By the Auckland regatta in 1971, the Bruce Farr design was starting to become a real force in 18ft skiff racing.

While the experienced Travelodge crew made fewer mistakes overall to win the championship, New Zealand’s Wayne Fleet finished second in the Farr-designed Miss UEB while another Kiwi, Don Lidgard was third in Smirnoff.

The following year at Brisbane, the Bruce Farr design finally broke through for its first JJ Giltinan World Championship victory when Don Lidgard’s Smirnoff totally dominated the 1972 series on Waterloo Bay.

Smirnoff scored easy wins in each of the first four races as Lidgard and his crew successfully used the tacking downwind tactic to make the skiff almost unbeatable off a wind.

The only defeat came in the final race after being recalled at the start.

The team managed to get back into the lead but capsized. After recovering again she finished only 16secs. behind the race winner, Nock & Kirby.

Naturally, the success of the new design led to a general move by most of the leading teams in Australia and New Zealand to race the new design.

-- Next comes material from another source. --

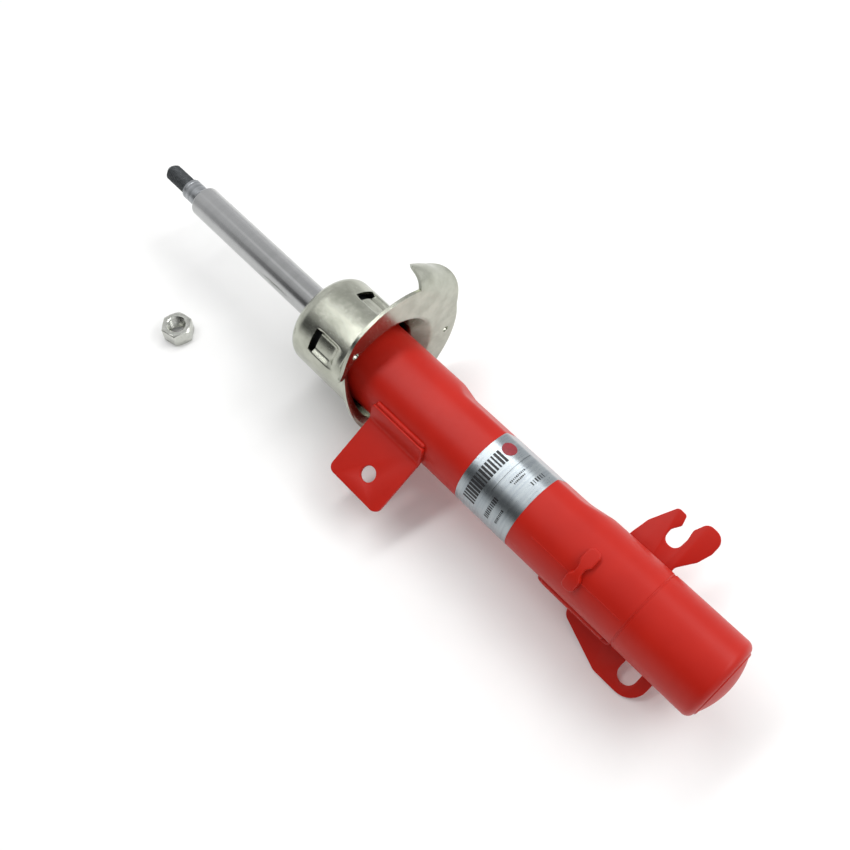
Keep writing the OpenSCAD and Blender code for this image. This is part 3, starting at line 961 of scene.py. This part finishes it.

Roger Welsh’s US team was so impressed with Farr’s design he also commissioned Farr to design, build and furnish a complete set of sails for a new skiff in New Zealand, then had it shipped to the USA. Welsh then contested the 1973 regatta on Sydney Harbour in the skiff, Travelodge International, and finished fourth, despite two races being DNFs with gear problems.

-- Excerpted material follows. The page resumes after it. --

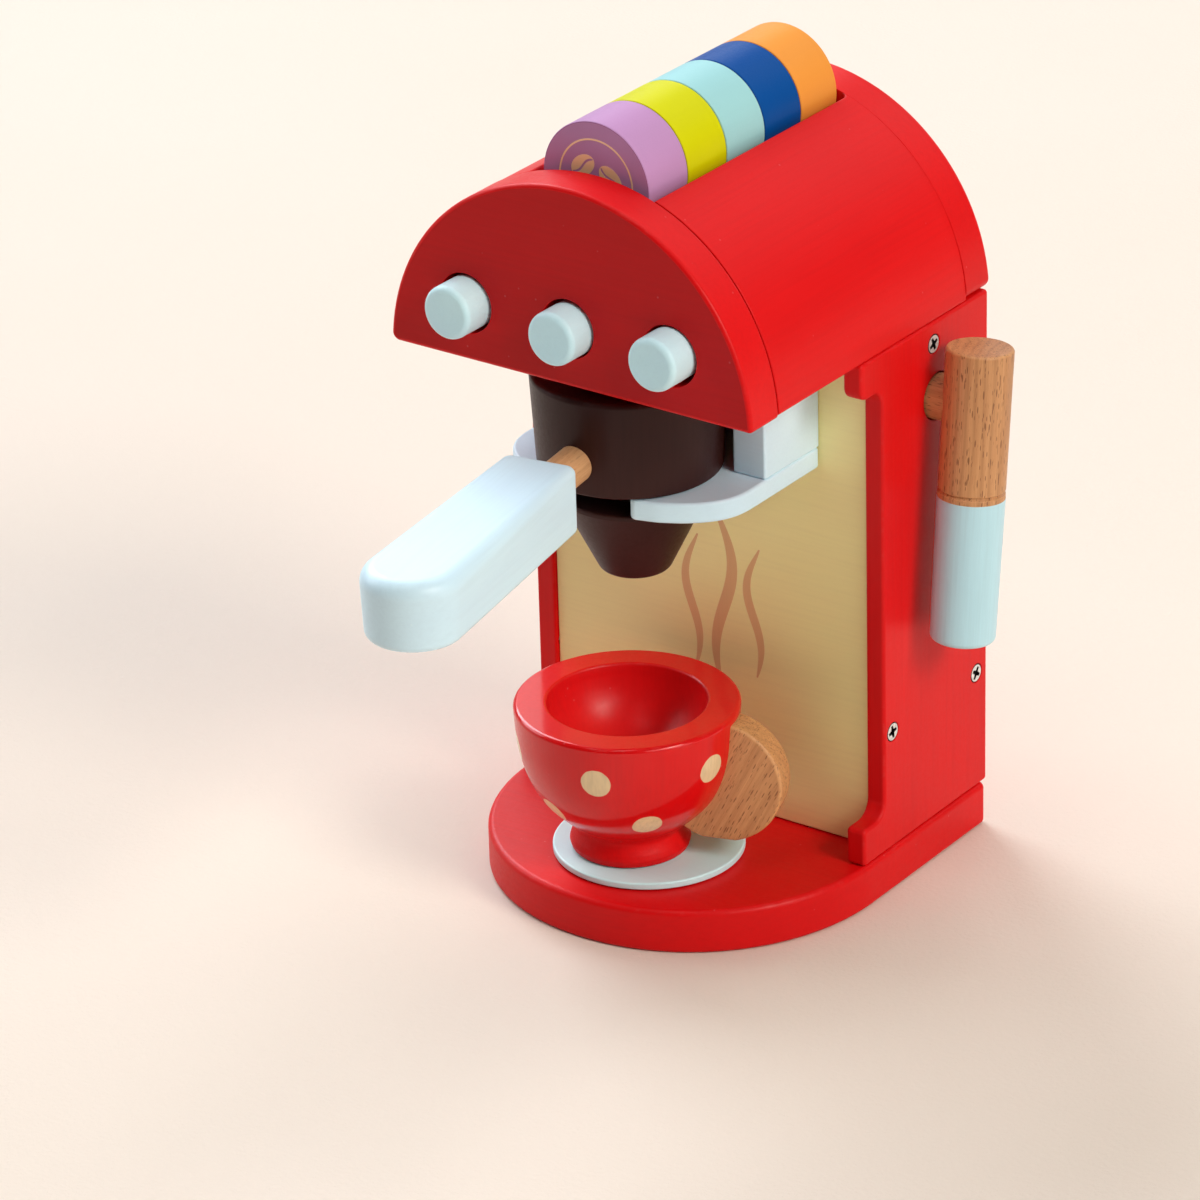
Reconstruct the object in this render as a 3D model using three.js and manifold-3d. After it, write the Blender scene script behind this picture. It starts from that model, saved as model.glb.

By 1974, Bruce Farr designed skiffs were dominating all 18ft Skiff fleets. The regatta on Waitemata Harbour, Auckland in 1974 was expected to be a close contest with most teams featuring the Farr design. Few expected the total domination of Terry McDell’s Travelodge New Zealand, which scored four wins from the five races.

Travelodge New Zealand’s wins were dramatic as she totally dominated the strong fleet with winning margins from 1min 45secs to 5mins 2secs.

Three years later, another New Zealand designer and 18ft Skiff sailor, Russell Bowler contested the 1977 regatta at Auckland in a revolutionary foam-sandwich constructed skiff named Benson & Hedges.

This boat was one-third lighter than other designs, and had a comparatively smaller wetted surface area. Had conditions been more favourable, the skiff could have easily won the title.

Australia’s leading skippers were thoroughly impressed with the new concept and similar boats were built for the following season.

It was the beginning of the high technology materials and methods of construction we see today in 18ft Skiff Racing.

Rapidly rising costs made it difficult for New Zealand to compete against Australia as the sponsorship funds available in Australia enabled the top teams to continually move forward in the rapidly changing era of technology.

Since those ‘heady’ days of the 1970s, the New Zealand challenge for the JJ Giltinan Championship was very much a token challenge until the early 2000s.

Graham Catley has been the driving force in the Kiwi revival and, along with some very good performances from Alex Vallings, Phil Airey and Chris Skinner, New Zealand is once again back to the forefront of the competition.

Several brand new skiffs have been built by Van Munster Boats over recent seasons and sponsors such as C-Tech, Maersk Line, Yamaha, Knight Frank and AON have been on hand to support the revival.

Graham Catley’s efforts have been enormous for New Zealand and important to the sport at an international level.

“My prime driver for re-launching the 18s, in a more substantial form, in New Zealand was the fact that the 18s, being the foremost centerboard mono hull boat in the world had to have a strong presence on Auckland harbor as they had done many years before.”

“Auckland and New Zealand sailing, in my view, was not complete without a strong 18 fleet regularly competing on Auckland harbor for all to see. Once this was initiated then the objectives moved to becoming racing competitive with the Sydney fleet and ultimately winning the trophy.”

“This is yet to be achieved however our fleet is now establishing some respect in the competition and the goal of winning the event is in sight.”

“While winning is incredibly important, the sustainability of being competitive over the longer term is more of a challenge. How this is achieved is still in its formation however it will represent a bigger hurdle than winning the event for the first time in many years.”

“The other challenge is to keep the 18s relevant in the rapid technology changes that are taking place currently, like foiling, and maintaining the leadership in performance and reputation in the foreseeable future.

When David McDiarmid’s Yamaha came within one point of winning the 2016 JJ Giltinan Championship the revival was complete and another New Zealand victory at the JJ has become a very real possibility.

David is making no rash predictions about his team’s chances at the 2017 championship:

“Last year was an outstanding performance and caught a few people off guard. We knew we had it in us but it was still pleasing to put the performance together.”

“Unfortunately, this year has not gone to plan and we will have to rely on last year’s form a bit. We’ve had a very poor build up this season with many distractions. We’ve only recently got the same three crew together again and will be running the same set up as last year.”

Despite David’s cautious predictions for 2017, Yamaha recently won the New Zealand Championship and some locals in Sydney still think the Yamaha team could become the first New Zealand team to win a JJ Giltinan Championship on Sydney Harbour.

Race Dates:
Race 1 Saturday February 25
Race 2 Sunday February 26
Race 3 Tuesday February 28
Race 4 Wednesday March 1
Race 5 Thursday March 2
Race 6 Saturday March 4
Race 7 Sunday March 5

All races will be streamed live to enable everyone to follow the entire championship on the computer or other smart device from anywhere in the world.